When was the last time, in your own voice and as a means of asserting your own faith, you expressed your confidence in the Lord as David does here in vv. 3-6. I know some of you do this, but we all should do it very often. We should say, out loud, to ourselves and to others:
“You, are a shield around me, O Lord; you bestow glory on me and lift up my head. To the Lord I cry aloud, and he answers me from his holy hill. I lie down and sleep; I wake again, because the Lord sustains me. I will not fear the tens of thousands drawn up against me on every side” – and if we could see the spiritual kingdom that lives to oppose the kingdom of Christ we would see tens of thousands to be sure!

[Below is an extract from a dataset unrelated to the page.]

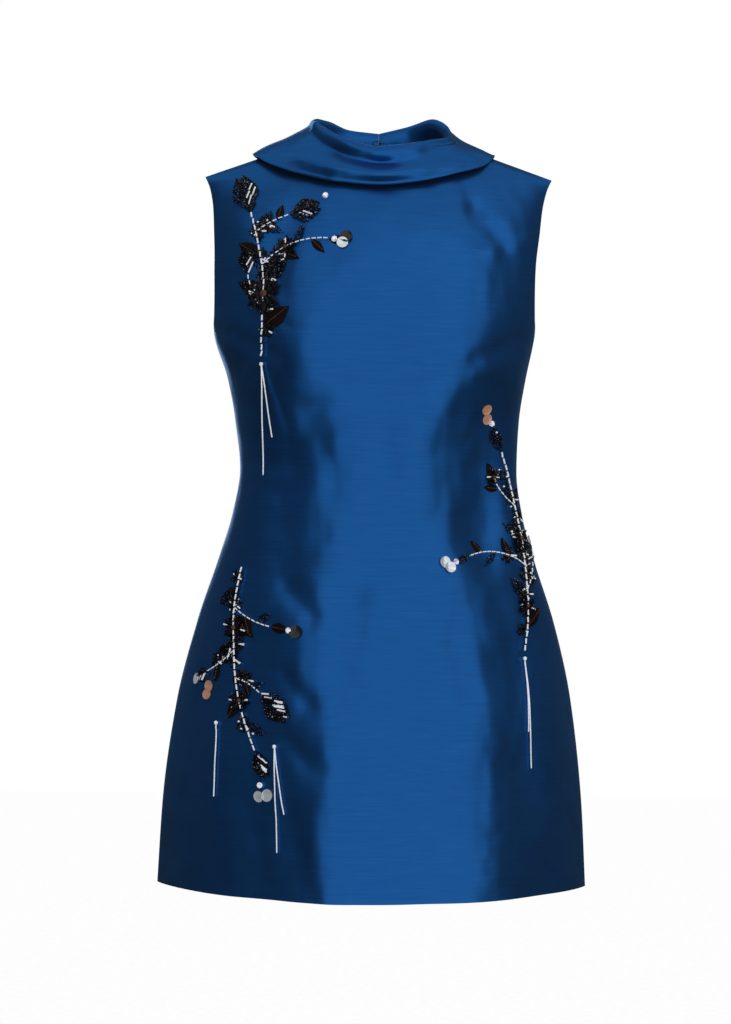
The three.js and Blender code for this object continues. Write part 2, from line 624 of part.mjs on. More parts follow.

This is what David did; this is how he bested his enemies and established his kingdom. This is what Jesus did more perfectly still and to a far more glorious result. And this is what we must do if we are to fight the Lord’s battles and win his victories in our own lives day by day.
It is with this confidence in the Lord, expressed, spoken, shouted indeed, that we hurl back the opposition and lay in the dust the enemies of God. “Resist the Devil and he shall flee from you.”